Step 1: Understanding the Concept:
The Yajurveda is known as the 'Veda of rituals'. It provides the prose mantras and instructions required by the Adhvaryu priest, who performs the manual labor and movements of the Vedic sacrifice. A major historical division in this Veda is between the Shukla (White) and Krishna (Black) recensions.
Step 2: Detailed Explanation:
Assertion (A) is correct. The very name 'Yajur' comes from the root 'yaj', meaning to sacrifice. While the Rigveda provides the hymns (Riks) and the Samaveda provides the melodies (Samans), it is the Yajurveda that provides the 'Yajus' (prose formulas) that accompany the physical actions of the Yajna.
Reason (R) is also a correct factual statement regarding the difference between the two branches. The Shukla Yajurveda (Vajasaneyi Samhita) is called "White" or "Pure" because it contains only the Mantras. The ritual explanations (Brahmanas) are kept separate in the Shatapatha Brahmana. In contrast, the Krishna Yajurveda (like the Taittiriya Samhita) is called "Black" or "Mixed" because the Mantras are interspersed with the prose explanations and ritual instructions (Viniyoga-vakyas).

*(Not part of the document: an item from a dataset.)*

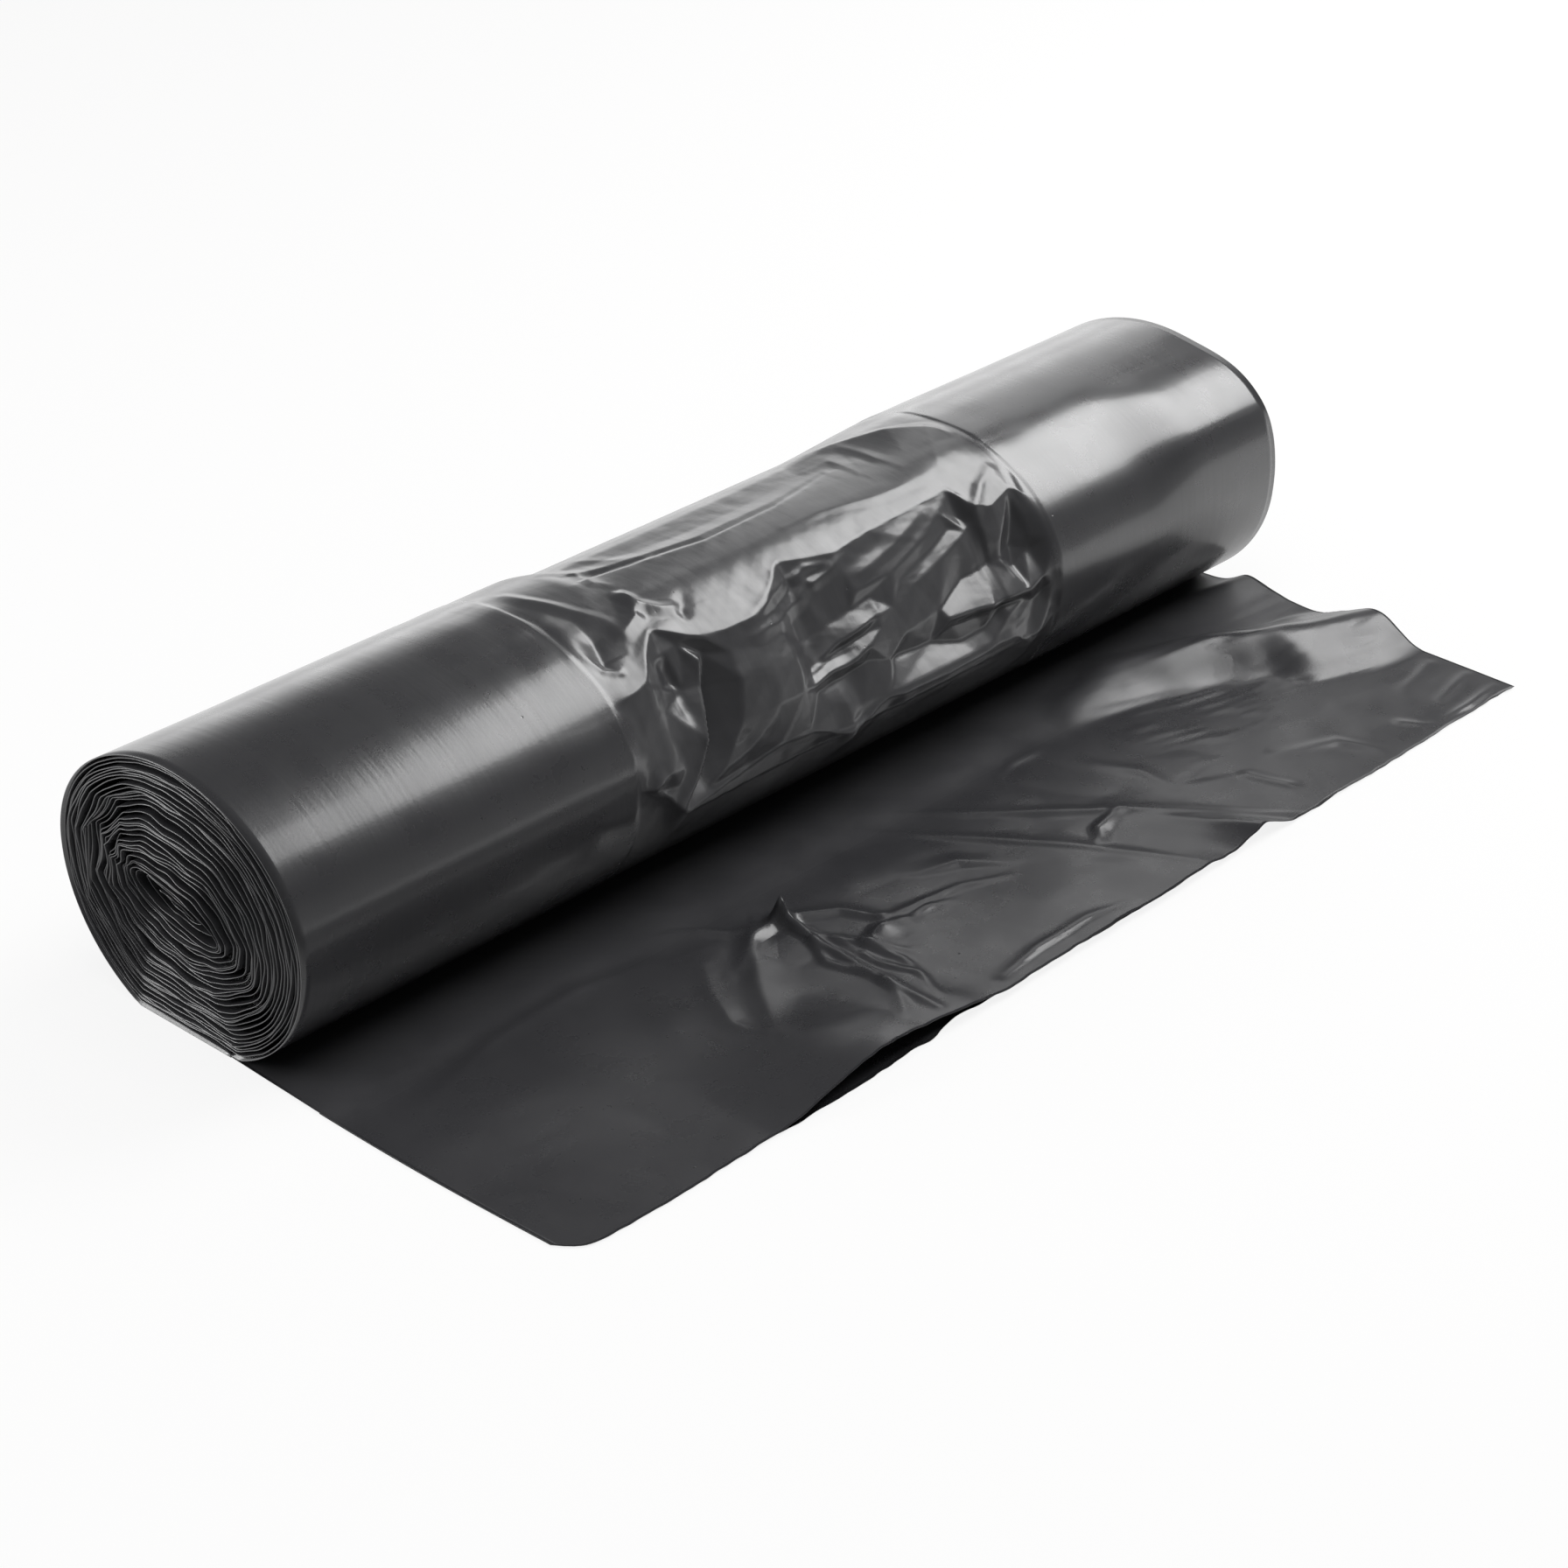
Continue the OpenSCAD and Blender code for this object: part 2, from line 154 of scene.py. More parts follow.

However, (R) does not 'explain' (A). The fact that the Krishna Yajurveda is mixed and the Shukla is pure is a structural detail of the text's organization. It is not the reason why the Yajurveda as a whole is concerned with the sacrifice. The Yajurveda's concern with sacrifice is due to its functional role in the Vedic liturgical system (the Trayi). The internal arrangement of mantras and prose within its branches is an independent literary characteristic.
Step 3: Final Answer:
Both statements are individually true facts of Vedic literature, but the internal structural difference (R) is not the causal reason for the general ritualistic nature (A) of the Veda.